Given exercise
Return the lines from the line containing "wedge lies on." through the line containing "cad_parts[node].hide_render = cad_parts[node].hide_viewport" exactly. No other line should appear in the answer.

Collected data
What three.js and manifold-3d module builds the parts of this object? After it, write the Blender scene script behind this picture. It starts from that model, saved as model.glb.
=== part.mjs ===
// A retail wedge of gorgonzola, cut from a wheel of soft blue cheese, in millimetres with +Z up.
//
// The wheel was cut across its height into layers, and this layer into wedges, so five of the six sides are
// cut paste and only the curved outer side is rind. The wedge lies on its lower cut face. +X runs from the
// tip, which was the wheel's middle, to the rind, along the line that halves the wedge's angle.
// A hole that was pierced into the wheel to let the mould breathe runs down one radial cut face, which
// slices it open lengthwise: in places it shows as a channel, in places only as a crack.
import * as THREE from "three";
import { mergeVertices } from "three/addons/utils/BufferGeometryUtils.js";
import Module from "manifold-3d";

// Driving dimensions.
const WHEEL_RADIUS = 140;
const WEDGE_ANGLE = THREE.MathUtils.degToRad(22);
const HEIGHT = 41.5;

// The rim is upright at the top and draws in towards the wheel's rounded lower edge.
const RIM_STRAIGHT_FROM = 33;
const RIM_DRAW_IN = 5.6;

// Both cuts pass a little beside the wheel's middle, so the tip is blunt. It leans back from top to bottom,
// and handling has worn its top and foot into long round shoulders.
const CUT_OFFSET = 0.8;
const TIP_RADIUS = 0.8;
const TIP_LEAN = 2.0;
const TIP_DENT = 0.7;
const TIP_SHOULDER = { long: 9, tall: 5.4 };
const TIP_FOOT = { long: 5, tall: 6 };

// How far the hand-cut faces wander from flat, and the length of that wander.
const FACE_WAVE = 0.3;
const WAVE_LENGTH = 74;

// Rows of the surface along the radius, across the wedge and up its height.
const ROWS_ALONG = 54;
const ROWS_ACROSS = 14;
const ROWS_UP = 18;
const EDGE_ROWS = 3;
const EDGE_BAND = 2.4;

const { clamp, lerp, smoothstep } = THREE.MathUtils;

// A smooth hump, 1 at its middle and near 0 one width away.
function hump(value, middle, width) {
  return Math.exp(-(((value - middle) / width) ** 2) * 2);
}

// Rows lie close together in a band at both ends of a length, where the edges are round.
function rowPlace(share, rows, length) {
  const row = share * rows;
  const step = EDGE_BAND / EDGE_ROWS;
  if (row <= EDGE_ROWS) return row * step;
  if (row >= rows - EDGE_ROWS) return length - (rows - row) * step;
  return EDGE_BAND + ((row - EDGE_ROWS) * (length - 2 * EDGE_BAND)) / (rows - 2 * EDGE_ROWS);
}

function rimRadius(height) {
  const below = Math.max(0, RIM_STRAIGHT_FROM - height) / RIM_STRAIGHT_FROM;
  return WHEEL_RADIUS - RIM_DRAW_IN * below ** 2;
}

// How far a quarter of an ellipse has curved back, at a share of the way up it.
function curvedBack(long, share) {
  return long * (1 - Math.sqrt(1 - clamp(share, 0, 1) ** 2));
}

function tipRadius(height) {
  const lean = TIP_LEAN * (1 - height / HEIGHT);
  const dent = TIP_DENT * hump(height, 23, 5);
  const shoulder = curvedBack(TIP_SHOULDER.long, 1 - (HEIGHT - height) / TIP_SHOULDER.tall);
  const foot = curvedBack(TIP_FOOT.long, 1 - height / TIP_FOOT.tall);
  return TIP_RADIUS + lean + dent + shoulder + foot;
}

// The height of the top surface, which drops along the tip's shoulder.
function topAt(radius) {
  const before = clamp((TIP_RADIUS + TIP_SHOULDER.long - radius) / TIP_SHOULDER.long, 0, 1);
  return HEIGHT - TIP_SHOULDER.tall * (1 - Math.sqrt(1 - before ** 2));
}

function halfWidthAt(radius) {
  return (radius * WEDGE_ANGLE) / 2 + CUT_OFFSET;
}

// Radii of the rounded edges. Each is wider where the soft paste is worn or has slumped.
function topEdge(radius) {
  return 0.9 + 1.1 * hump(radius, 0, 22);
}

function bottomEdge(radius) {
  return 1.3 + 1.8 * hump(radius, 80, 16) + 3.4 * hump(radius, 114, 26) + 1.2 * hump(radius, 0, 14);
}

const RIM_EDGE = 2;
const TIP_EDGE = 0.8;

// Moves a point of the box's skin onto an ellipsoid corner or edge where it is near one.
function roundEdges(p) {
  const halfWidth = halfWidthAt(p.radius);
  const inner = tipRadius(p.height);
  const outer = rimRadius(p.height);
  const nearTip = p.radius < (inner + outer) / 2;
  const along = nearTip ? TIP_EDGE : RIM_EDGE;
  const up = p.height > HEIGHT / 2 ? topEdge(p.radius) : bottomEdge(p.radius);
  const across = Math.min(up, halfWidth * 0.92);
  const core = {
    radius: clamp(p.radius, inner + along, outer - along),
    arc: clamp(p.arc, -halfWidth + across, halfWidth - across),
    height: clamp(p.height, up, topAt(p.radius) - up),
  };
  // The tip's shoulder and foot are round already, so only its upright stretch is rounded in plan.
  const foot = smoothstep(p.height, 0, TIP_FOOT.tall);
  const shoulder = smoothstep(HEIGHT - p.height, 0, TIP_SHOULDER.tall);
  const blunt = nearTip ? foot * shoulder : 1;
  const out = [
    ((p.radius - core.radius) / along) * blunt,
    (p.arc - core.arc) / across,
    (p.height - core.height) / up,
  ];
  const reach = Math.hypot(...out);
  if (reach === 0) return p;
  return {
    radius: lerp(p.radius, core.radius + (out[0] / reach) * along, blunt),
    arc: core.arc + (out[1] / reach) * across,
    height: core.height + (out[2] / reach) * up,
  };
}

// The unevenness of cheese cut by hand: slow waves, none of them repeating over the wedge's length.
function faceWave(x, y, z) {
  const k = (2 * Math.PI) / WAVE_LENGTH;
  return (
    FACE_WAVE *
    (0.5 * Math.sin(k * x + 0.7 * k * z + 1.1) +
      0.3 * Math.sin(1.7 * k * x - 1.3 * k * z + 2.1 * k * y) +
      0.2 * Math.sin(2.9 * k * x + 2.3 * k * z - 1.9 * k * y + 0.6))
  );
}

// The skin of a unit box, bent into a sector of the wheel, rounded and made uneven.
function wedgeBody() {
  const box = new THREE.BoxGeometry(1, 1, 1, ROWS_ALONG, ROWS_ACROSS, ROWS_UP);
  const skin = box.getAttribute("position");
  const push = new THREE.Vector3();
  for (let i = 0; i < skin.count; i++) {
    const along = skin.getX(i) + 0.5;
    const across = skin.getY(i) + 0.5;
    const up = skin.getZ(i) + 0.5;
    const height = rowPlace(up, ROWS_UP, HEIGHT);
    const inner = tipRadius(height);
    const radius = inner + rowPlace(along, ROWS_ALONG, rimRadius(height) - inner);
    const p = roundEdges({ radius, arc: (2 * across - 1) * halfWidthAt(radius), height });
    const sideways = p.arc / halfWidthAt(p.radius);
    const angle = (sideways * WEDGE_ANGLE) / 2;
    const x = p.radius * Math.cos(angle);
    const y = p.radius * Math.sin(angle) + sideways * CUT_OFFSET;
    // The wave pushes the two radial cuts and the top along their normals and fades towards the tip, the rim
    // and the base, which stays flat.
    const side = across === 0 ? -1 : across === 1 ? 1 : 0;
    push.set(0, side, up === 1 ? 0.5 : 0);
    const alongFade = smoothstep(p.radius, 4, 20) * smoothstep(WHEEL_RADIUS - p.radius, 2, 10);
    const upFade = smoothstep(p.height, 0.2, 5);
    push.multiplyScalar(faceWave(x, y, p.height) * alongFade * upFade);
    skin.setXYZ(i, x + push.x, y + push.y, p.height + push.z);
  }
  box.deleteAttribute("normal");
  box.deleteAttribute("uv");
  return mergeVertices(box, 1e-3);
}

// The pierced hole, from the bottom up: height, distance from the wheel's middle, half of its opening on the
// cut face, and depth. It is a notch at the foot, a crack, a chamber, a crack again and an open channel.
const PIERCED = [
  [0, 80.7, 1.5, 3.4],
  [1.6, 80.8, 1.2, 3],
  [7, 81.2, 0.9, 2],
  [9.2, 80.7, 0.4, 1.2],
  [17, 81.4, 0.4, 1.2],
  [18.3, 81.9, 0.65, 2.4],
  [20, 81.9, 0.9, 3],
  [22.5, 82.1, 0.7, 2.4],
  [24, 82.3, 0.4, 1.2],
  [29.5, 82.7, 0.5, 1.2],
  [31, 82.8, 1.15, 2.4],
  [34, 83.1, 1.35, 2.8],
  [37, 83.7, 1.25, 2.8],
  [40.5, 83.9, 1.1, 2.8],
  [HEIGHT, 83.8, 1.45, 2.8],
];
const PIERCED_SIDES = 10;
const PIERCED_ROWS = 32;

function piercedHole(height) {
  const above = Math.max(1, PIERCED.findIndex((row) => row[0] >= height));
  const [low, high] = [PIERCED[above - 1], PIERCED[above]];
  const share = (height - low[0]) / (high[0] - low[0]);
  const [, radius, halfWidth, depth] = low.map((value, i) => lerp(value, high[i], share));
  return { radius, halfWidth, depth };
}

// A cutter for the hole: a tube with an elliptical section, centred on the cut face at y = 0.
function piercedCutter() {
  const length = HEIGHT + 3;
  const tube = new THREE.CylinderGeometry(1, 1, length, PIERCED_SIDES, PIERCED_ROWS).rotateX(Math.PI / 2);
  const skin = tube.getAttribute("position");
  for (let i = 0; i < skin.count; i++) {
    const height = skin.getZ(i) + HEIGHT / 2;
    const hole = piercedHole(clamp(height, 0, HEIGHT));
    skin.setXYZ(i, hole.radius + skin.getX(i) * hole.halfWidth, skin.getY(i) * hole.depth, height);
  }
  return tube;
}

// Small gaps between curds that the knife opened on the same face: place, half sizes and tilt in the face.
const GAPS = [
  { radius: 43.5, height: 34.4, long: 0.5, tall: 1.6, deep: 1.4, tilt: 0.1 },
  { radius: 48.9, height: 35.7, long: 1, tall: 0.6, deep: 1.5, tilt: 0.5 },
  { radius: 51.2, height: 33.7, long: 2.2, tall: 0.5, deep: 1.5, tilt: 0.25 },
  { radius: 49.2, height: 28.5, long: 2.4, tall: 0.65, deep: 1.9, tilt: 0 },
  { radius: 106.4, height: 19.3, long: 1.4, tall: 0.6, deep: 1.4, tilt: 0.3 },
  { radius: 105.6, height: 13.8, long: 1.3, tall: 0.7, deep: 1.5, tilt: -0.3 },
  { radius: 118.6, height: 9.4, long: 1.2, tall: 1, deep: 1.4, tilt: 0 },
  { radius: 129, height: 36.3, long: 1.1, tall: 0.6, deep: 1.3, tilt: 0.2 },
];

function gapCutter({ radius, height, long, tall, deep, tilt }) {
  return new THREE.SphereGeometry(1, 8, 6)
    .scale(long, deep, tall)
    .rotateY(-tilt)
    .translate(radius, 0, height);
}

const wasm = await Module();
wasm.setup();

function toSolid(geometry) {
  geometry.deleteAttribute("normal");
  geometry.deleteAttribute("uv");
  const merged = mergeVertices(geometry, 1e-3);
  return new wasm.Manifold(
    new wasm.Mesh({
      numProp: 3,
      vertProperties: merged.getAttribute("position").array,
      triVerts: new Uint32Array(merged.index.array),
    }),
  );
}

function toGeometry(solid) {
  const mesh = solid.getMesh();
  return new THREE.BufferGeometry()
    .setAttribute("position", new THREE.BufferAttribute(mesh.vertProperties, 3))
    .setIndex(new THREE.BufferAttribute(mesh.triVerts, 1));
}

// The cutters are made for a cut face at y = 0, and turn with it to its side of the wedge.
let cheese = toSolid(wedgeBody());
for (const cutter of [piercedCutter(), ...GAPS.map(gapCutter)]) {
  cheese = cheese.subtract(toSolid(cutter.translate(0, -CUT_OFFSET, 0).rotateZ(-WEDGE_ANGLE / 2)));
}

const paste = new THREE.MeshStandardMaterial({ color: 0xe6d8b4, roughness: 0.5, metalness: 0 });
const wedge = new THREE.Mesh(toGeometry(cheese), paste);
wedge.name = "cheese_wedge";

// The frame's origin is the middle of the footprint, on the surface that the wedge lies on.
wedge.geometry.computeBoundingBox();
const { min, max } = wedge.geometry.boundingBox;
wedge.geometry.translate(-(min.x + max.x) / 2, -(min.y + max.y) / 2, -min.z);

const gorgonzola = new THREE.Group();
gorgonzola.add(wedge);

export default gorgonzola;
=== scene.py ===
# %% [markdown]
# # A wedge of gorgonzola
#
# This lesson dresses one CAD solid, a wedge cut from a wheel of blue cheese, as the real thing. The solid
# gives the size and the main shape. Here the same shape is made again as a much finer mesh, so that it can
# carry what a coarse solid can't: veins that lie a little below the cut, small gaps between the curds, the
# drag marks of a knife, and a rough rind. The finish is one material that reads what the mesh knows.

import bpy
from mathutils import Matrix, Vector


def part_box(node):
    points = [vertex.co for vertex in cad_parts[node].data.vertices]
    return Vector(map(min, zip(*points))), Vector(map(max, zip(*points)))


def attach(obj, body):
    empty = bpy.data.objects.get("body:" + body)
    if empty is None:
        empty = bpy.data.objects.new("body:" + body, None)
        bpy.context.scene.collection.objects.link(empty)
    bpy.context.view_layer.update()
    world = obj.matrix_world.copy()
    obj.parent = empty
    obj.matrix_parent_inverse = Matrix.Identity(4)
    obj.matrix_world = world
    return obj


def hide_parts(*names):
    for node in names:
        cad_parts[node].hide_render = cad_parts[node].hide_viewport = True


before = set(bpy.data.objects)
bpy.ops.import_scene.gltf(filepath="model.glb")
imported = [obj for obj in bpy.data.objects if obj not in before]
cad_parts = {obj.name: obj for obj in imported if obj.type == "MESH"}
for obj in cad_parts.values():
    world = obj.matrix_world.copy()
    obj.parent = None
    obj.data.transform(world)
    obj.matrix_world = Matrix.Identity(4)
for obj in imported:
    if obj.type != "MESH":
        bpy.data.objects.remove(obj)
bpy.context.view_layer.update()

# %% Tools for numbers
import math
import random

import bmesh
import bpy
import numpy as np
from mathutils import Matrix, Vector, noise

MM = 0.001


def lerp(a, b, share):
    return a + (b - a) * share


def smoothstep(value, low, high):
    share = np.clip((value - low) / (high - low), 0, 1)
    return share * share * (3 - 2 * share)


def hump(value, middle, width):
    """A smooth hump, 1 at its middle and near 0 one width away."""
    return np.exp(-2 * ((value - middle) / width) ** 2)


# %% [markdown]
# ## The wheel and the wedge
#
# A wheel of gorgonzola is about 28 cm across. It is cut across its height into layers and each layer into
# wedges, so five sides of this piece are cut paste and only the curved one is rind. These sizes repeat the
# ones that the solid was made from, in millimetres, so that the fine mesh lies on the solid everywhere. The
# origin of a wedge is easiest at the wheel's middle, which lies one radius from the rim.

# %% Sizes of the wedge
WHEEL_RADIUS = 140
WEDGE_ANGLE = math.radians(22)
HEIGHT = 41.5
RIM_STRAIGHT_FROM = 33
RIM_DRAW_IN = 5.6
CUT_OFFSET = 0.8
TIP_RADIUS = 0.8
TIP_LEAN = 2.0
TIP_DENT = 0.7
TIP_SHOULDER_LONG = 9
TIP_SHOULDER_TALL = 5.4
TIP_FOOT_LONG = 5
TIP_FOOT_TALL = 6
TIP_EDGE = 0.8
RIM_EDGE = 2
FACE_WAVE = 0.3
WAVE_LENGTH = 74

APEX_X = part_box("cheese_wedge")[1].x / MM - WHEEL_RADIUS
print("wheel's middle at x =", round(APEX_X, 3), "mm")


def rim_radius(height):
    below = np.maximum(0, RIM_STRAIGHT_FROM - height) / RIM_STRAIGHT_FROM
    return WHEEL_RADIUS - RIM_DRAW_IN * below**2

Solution
// The frame's origin is the middle of the footprint, on the surface that the wedge lies on.
wedge.geometry.computeBoundingBox();
const { min, max } = wedge.geometry.boundingBox;
wedge.geometry.translate(-(min.x + max.x) / 2, -(min.y + max.y) / 2, -min.z);

const gorgonzola = new THREE.Group();
gorgonzola.add(wedge);

export default gorgonzola;
=== scene.py ===
# %% [markdown]
# # A wedge of gorgonzola
#
# This lesson dresses one CAD solid, a wedge cut from a wheel of blue cheese, as the real thing. The solid
# gives the size and the main shape. Here the same shape is made again as a much finer mesh, so that it can
# carry what a coarse solid can't: veins that lie a little below the cut, small gaps between the curds, the
# drag marks of a knife, and a rough rind. The finish is one material that reads what the mesh knows.

import bpy
from mathutils import Matrix, Vector


def part_box(node):
    points = [vertex.co for vertex in cad_parts[node].data.vertices]
    return Vector(map(min, zip(*points))), Vector(map(max, zip(*points)))


def attach(obj, body):
    empty = bpy.data.objects.get("body:" + body)
    if empty is None:
        empty = bpy.data.objects.new("body:" + body, None)
        bpy.context.scene.collection.objects.link(empty)
    bpy.context.view_layer.update()
    world = obj.matrix_world.copy()
    obj.parent = empty
    obj.matrix_parent_inverse = Matrix.Identity(4)
    obj.matrix_world = world
    return obj


def hide_parts(*names):
    for node in names:
        cad_parts[node].hide_render = cad_parts[node].hide_viewport = True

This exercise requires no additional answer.